Gerne sind wir der Einladung von Bundesinnenminister Otto Schily zur heutigen Gesprächsrunde gefolgt. Wir haben ihm dabei zu vermitteln versucht, was zu der Verärgerung und Frustration geführt hat, die die aktiven Fanszenen Deutschlands seit vielen Monaten beschäftigt und am Mittwoch voriger Woche in Frankfurt zu dem Protestzug von knapp 2.000 Fußballfans aus über 40 Vereinen geführt hat. Hierzu zählen nicht nur die WM-Kartenvergabe und diverse Auswüchse der Kommerzialisierung, sondern nicht zuletzt auch der Umgang von Polizei- und Ordnungsdiensten mit den aktiven Fanszenen. Wir haben insbesondere auf die folgenden Missstände hingewiesen:

Datei Gewalttäter Sport

Die allermeisten Einträge in der Datei "Gewalttäter Sport" beruhen nicht etwa auf rechtskräftigen Verurteilungen wegen begangener Straftaten, sondern in der Regel auf bloßen Personalienfeststellungen im Rahmen eines Fußballspiels. Gerade einem Fußballfan kann es aber leicht passieren, sich zufällig in einer "Gruppe" aufzuhalten, in der die Polizei potentielle Gewalttäter vermutet oder aus der einzelne angeblich eine Straftat begangen haben sollen. Viele wissen gar nicht, dass sie in der Datei gespeichert sind.
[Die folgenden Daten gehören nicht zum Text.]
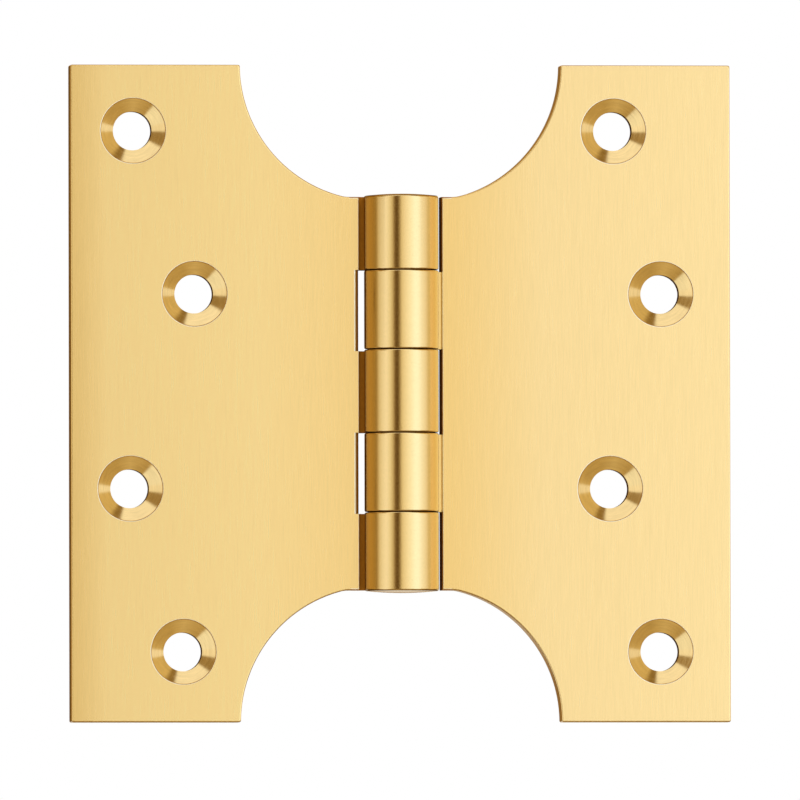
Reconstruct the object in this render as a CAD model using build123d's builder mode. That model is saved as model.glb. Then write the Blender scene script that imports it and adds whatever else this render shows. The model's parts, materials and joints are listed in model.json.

Zwangsläufig wimmelt es daher in der Datei vor Eintragungen, die auf Fehleinschätzungen, Bagatellen oder Sippenhaft beruhen. Dennoch führen solche Einträge bei Grenz- und Flughafenkontrollen häufig zu Ausreiseverboten, bei Kontrollen am Spielort zu Platzverweisen oder Ingewahrsamnahmen. Wenn der Betroffene hiergegen gerichtlich vorgeht, bekommt er zwar häufig im Nachhinein Recht zugesprochen. Aber das nützt gar nichts, solange die Polizei ihre Vorgehensweise nicht ändert.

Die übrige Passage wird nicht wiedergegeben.